Napa - Adaptive Partitioning for Distributed Queries
Efficient query execution in distributed data warehouses depends on how well the workload is balanced across nodes. Napa improves performance by dynamically partitioning data at query time, adapting to each query’s needs instead of relying on fixed partitions. It uses a progressive approach designed to be “good enough” thereby balancing partitioning time and performance.
A typical data warehouse consists of a data scattered across many different nodes. Any given query might require reading from many nodes to provide a response. To achieve low latency, multiple query nodes work in parallel, partially aggregating data on each node before merging the results into a consolidated response for the user.
For this technique to be effective, the load must be evenly distributed across all query nodes. Otherwise, some nodes might process millions of rows, while others handle just a few. The total query time depends on the slowest node.
You might think that adding more query nodes would speed things up, but if the load distribution is skewed, you won’t see much performance improvement. The query will still be stuck waiting for the slowest node to finish reading its data while other nodes sit idle.
A common solution to this problem is sharding the data at write time based on an attribute. As data is ingested, it is partitioned based on this attribute’s value (e.g., timestamp, user ID, region). At query time, workers read only the partitions relevant to their assigned key range.
This approach works well if queries align with the chosen partitioning scheme, but inevitably, some queries won’t fit the predefined partitioning, making them slower and inefficient.
Instead of relying on fixed partitions at write time, Napa dynamically calculates data partitioning at query time. This allows the system to:
- Adapt the partitioning scheme to match the specific query predicates.
- Vary partition granularity based on how much data matches the query.
For example, let’s say the data is partitioned by time, and your query spans three days. If most of the results are from day one, while days two and three contain very little data, Napa’s algorithm automatically assigns fine-grained partitions for day one while using coarse-grained partitions for days two and three.
How it works
At a high level the query algorithm can be divided in the following stages:
- Search the B-Tree
- Calculate partitioning
- Retrieve data and compute the query result.

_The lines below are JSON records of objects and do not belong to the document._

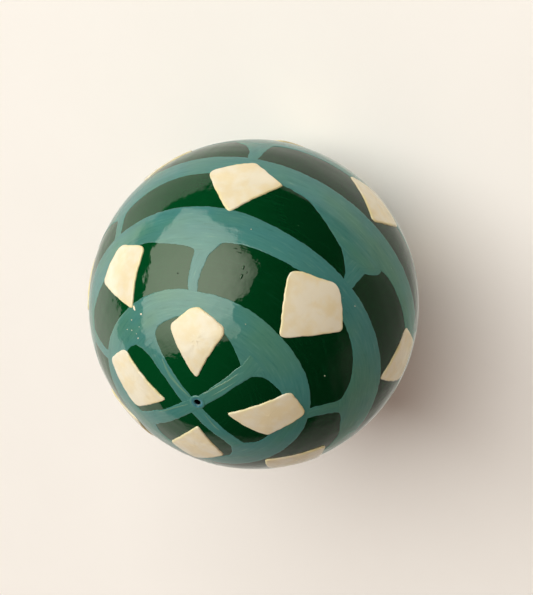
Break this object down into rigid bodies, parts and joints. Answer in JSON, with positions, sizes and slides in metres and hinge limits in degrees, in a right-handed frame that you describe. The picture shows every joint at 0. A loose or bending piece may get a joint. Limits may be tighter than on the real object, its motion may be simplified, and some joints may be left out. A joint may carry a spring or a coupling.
{
  "type": "labyrinth ball",
  "caption": "Hand-painted labyrinth ball: a lacquered two-part shell over a core ball and wall blocks, with a captive steel ball and a peep hole at each pole.",
  "frame": {"origin": "centre of the ball", "axes": "+Z from the centre to the pole with the start peep hole, +X through the middle of a polar arm"},
  "size_m": [0.1017, 0.1018, 0.1],
  "materials": {
    "shell_paint": "dark green and grey-teal paint on turned wood under a thick clear gloss lacquer",
    "tile_enamel": "cream enamel, glossy, slightly mottled, warmer at the edges",
    "eyelet": "small flanged eyelet under blue-grey paint and lacquer",
    "wall_wood": "bare close-grained wood, sanded",
    "core_wood": "bare turned wood",
    "steel": "polished bearing ball"
  },
  "bodies": {
    "case": {"upper_shell": "shell_paint", "lower_shell": "shell_paint", "start_peep_bush": "eyelet", "finish_peep_bush": "eyelet", "core_ball": "core_wood", "wall_north_cap_1": "wall_wood", "wall_north_cap_2": "wall_wood", "wall_north_cap_3": "wall_wood", "wall_north_cap_4": "wall_wood", "wall_belt_1_1": "wall_wood", "wall_belt_1_2": "wall_wood", "wall_belt_1_3": "wall_wood", "wall_belt_1_4": "wall_wood", "wall_belt_2_1": "wall_wood", "wall_belt_2_2": "wall_wood", "wall_belt_2_3": "wall_wood", "wall_belt_2_4": "wall_wood", "wall_belt_3_1": "wall_wood", "wall_belt_3_2": "wall_wood", "wall_belt_3_3": "wall_wood", "wall_belt_3_4": "wall_wood", "wall_belt_4_1": "wall_wood", "wall_belt_4_2": "wall_wood", "wall_belt_4_3": "wall_wood", "wall_belt_4_4": "wall_wood", "wall_south_cap_1": "wall_wood", "wall_south_cap_2": "wall_wood", "wall_south_cap_3": "wall_wood", "wall_south_cap_4": "wall_wood", "tile_north_cap_1": "tile_enamel", "tile_north_cap_2": "tile_enamel", "tile_north_cap_3": "tile_enamel", "tile_north_cap_4": "tile_enamel", "tile_belt_1_1": "tile_enamel", "tile_belt_1_2": "tile_enamel", "tile_belt_1_3": "tile_enamel", "tile_belt_1_4": "tile_enamel", "tile_belt_2_1": "tile_enamel", "tile_belt_2_2": "tile_enamel", "tile_belt_2_3": "tile_enamel", "tile_belt_2_4": "tile_enamel", "tile_belt_3_1": "tile_enamel", "tile_belt_3_2": "tile_enamel", "tile_belt_3_3": "tile_enamel", "tile_belt_3_4": "tile_enamel", "tile_belt_4_1": "tile_enamel", "tile_belt_4_2": "tile_enamel", "tile_belt_4_3": "tile_enamel", "tile_belt_4_4": "tile_enamel", "tile_south_cap_1": "tile_enamel", "tile_south_cap_2": "tile_enamel", "tile_south_cap_3": "tile_enamel", "tile_south_cap_4": "tile_enamel"},
    "runner": {"steel_ball": "steel"}
  },
  "joints": [
    {"name": "ball_run", "type": "hinge", "parent": "case", "child": "runner", "pos_m": [0, 0, 0], "axis": [0, 0, 1], "continuous": true}
  ]
}
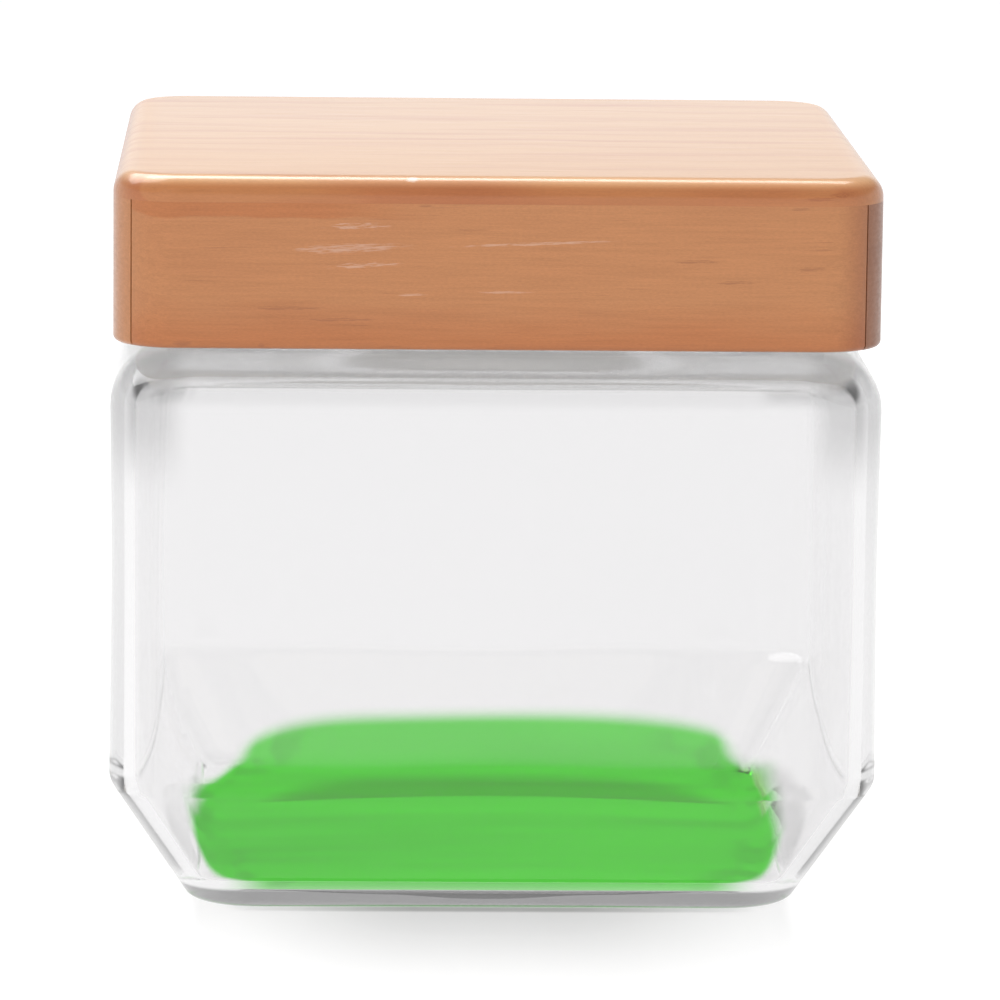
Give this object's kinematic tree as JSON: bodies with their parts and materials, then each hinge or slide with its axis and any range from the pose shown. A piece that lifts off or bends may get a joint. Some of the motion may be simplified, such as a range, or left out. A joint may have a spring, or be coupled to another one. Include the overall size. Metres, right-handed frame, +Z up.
{
  "type": "square glass candy jar",
  "caption": "Square clear glass jar with a drawn-in foot, a soft green tint on its floor, and a lift-off pine lid that plugs the round mouth with a ribbed seal.",
  "frame": {"origin": "centre of the jar's foot, on the surface it stands on", "axes": "+Z up through the mouth and lid, +X to the right of the front face, which looks along -Y"},
  "size_m": [0.12, 0.12, 0.1171],
  "materials": {
    "clear_glass": "clear pressed soda-lime glass, faintly wavy, with a soft-edged green tint on the inside of its floor",
    "pine_top_board": "pine with a satin lacquer, grain along the width",
    "pine_rail": "honey-coloured pine with a satin lacquer, grain along each rail",
    "pine_plug": "bare sanded pine",
    "seal_silicone": "milky translucent silicone, matt"
  },
  "bodies": {
    "jar": {"glass_jar": "clear_glass"},
    "lid": {"lid_board": "pine_top_board", "lid_rail_front": "pine_rail", "lid_rail_right": "pine_rail", "lid_rail_back": "pine_rail", "lid_rail_left": "pine_rail", "lid_plug": "pine_plug", "seal_ring": "seal_silicone"}
  },
  "joints": [
    {"name": "lid_lift", "type": "slide", "parent": "jar", "child": "lid", "axis": [0, 0, 1], "range_m": [0, 0.06]}
  ]
}
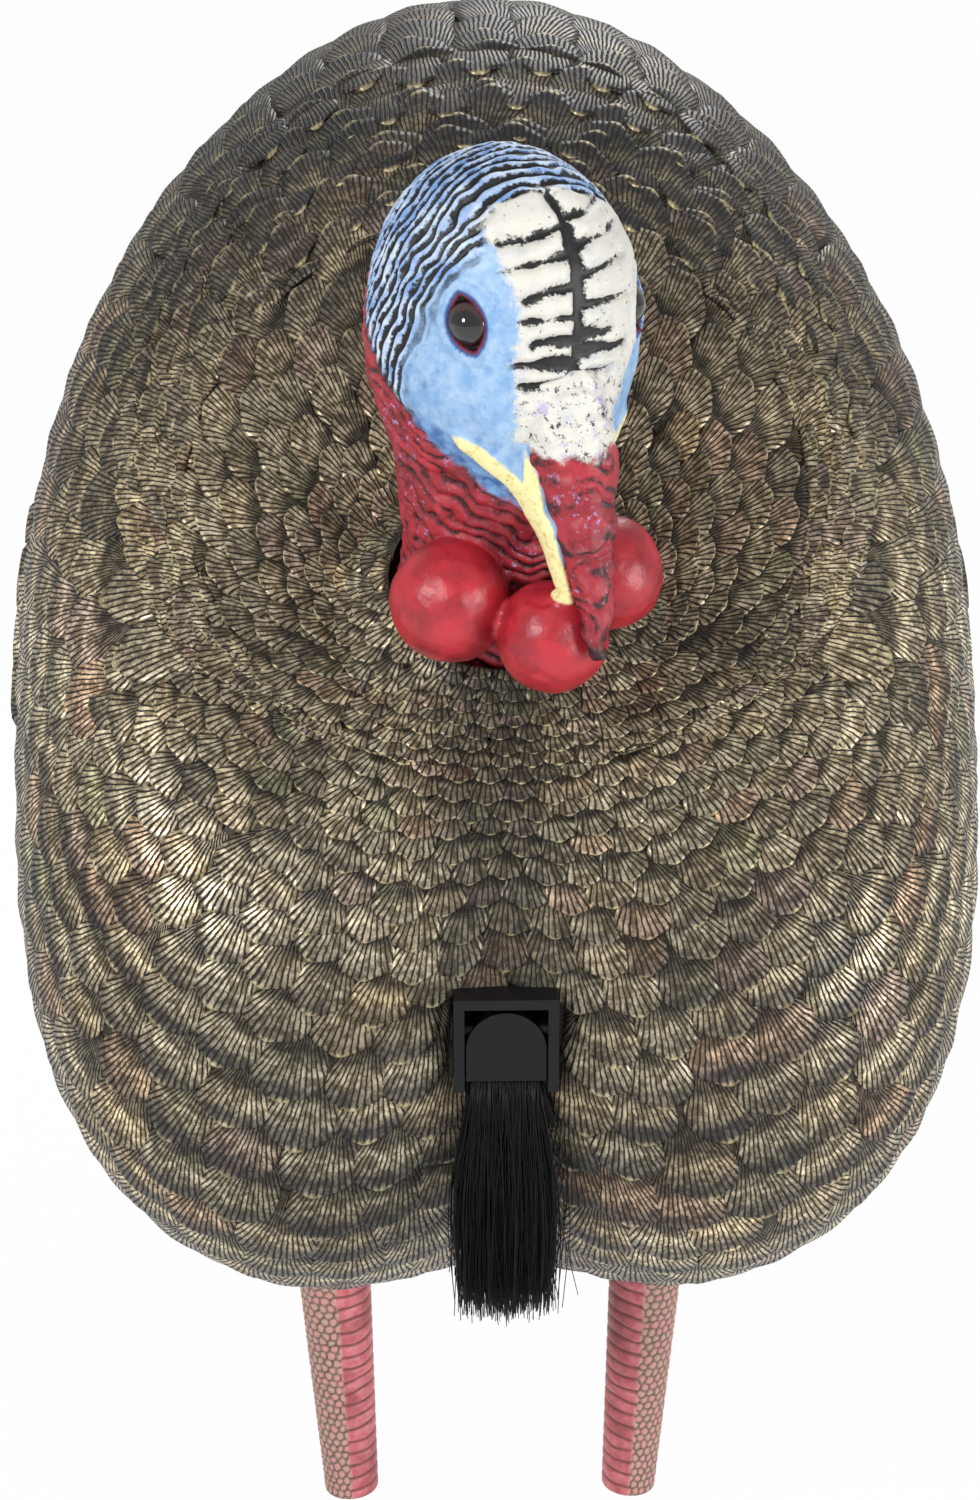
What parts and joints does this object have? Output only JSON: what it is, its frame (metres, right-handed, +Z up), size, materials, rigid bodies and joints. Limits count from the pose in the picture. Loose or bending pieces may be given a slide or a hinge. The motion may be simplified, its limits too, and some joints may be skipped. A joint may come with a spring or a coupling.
{
  "type": "turkey decoy",
  "caption": "Hollow moulded strutting turkey decoy with plug-in head, legs and tail, a hanging bristle beard and a belly socket for one ground stake.",
  "frame": {"origin": "centre of the stake socket's mouth, under the belly", "axes": "+Z up out of the back, -Y the way the bird faces, +X the bird's left"},
  "size_m": [0.3634, 0.8349, 0.6399],
  "materials": {
    "feather_plastic": "painted, satin bronze over dark brown",
    "black_plastic": "moulded black",
    "head_vinyl": "painted soft vinyl, white, blue and red",
    "snood_vinyl": "painted soft vinyl, red",
    "eye_glass": "polished",
    "leg_plastic": "painted pink with brown scales",
    "bristle": "black nylon bristle",
    "ring_rubber": "matt",
    "screw_steel": "zinc plated"
  },
  "bodies": {
    "body": {"body_shell": "feather_plastic", "left_wing": "feather_plastic", "right_wing": "feather_plastic", "wing_studs": "black_plastic", "neck_socket": "black_plastic", "stake_socket": "black_plastic", "tail_socket": "black_plastic", "left_leg_socket": "black_plastic", "right_leg_socket": "black_plastic", "socket_screws": "screw_steel", "beard_bracket": "black_plastic", "beard_pin": "screw_steel"},
    "neck": {"neck_peg": "black_plastic", "neck_peg_ring": "ring_rubber"},
    "head": {"head": "head_vinyl", "snood": "snood_vinyl", "left_eye": "eye_glass", "right_eye": "eye_glass"},
    "beard": {"beard_ferrule": "black_plastic", "beard_bristles": "bristle"},
    "left_leg": {"left_leg": "leg_plastic", "left_leg_ring": "ring_rubber"},
    "right_leg": {"right_leg": "leg_plastic", "right_leg_ring": "ring_rubber"},
    "tail": {"tail_peg": "black_plastic", "tail_ring": "ring_rubber", "tail_feathers": "feather_plastic"}
  },
  "joints": [
    {"name": "head_pull", "type": "slide", "parent": "body", "child": "neck", "axis": [0, -0.5922, 0.8058], "range_m": [0, 0.07]},
    {"name": "head_turn", "type": "hinge", "parent": "neck", "child": "head", "pos_m": [0, -0.16999, 0.3029], "axis": [0, -0.5922, 0.8058], "range_deg": [-118, 62]},
    {"name": "beard_swing", "type": "hinge", "parent": "body", "child": "beard", "pos_m": [0, -0.26789, 0.184], "axis": [-1, 0, 0], "range_deg": [0, 70]},
    {"name": "left_leg_pull", "type": "slide", "parent": "body", "child": "left_leg", "axis": [-0.0551, 0, -0.9985], "range_m": [0, 0.04]},
    {"name": "right_leg_pull", "type": "slide", "parent": "body", "child": "right_leg", "axis": [0.0551, 0, -0.9985], "range_m": [0, 0.04]},
    {"name": "tail_pull", "type": "slide", "parent": "body", "child": "tail", "axis": [0, 0.9842, -0.1773], "range_m": [0, 0.055]}
  ]
}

The naive solution would be to traverse the entire index space exhaustively, and then split the matches across all query nodes perfectly evenly. This would produce the optimal partitioning scheme. However, in the search for “perfection” the algorithm might end up exhausting the latency budget allotted for the full query.
We need to be able to calculate a “good enough” partitioning scheme in a bounded amount of time, so the rest of the time can be spent reading the data and computing the result.
To achieve this, Napa’s enriches the B-Trees indices with statistics on data size in a hierarchical manner. The query engine uses this information to estimate the input data size of the query and calculate the partitions.
The algorithm uses an error margin ratio parameter 𝜃 to control how good is good enough. To calculate partitioning it traverses the index retrieving the size estimate starting from the root of the B-Tree.
A candidate split point is then selected. The split point will inevitably divide a delta in two making the size information imprecise because we don’t know what the data skew inside the delta is.
Using the candidate split point, the algorithm calculates the error margin and compares it with 𝜃. If the error margin is too high, the algorithm drills down into the next level of the B-Tree to refine the partitioning. This process continues selectively, only descending further in the tree where finer partitions are needed.
By using this approach, the algorithm can spend more time and produce finer grained partitions on deltas where there are more hits, and use the faster coarse estimation on more sparse deltas.
Tuning for Different Query Types
Interestingly, the same algorithm can be used for both online queries and large batch use cases. Different margin error 𝜃 can be used for different use cases:
- For sub-second query latency they use 𝜃 = 1 for a bounded error rate.
- For large batch use cases they use 𝜃 = 0 because they can spend extra time to calculate the most accurate partition.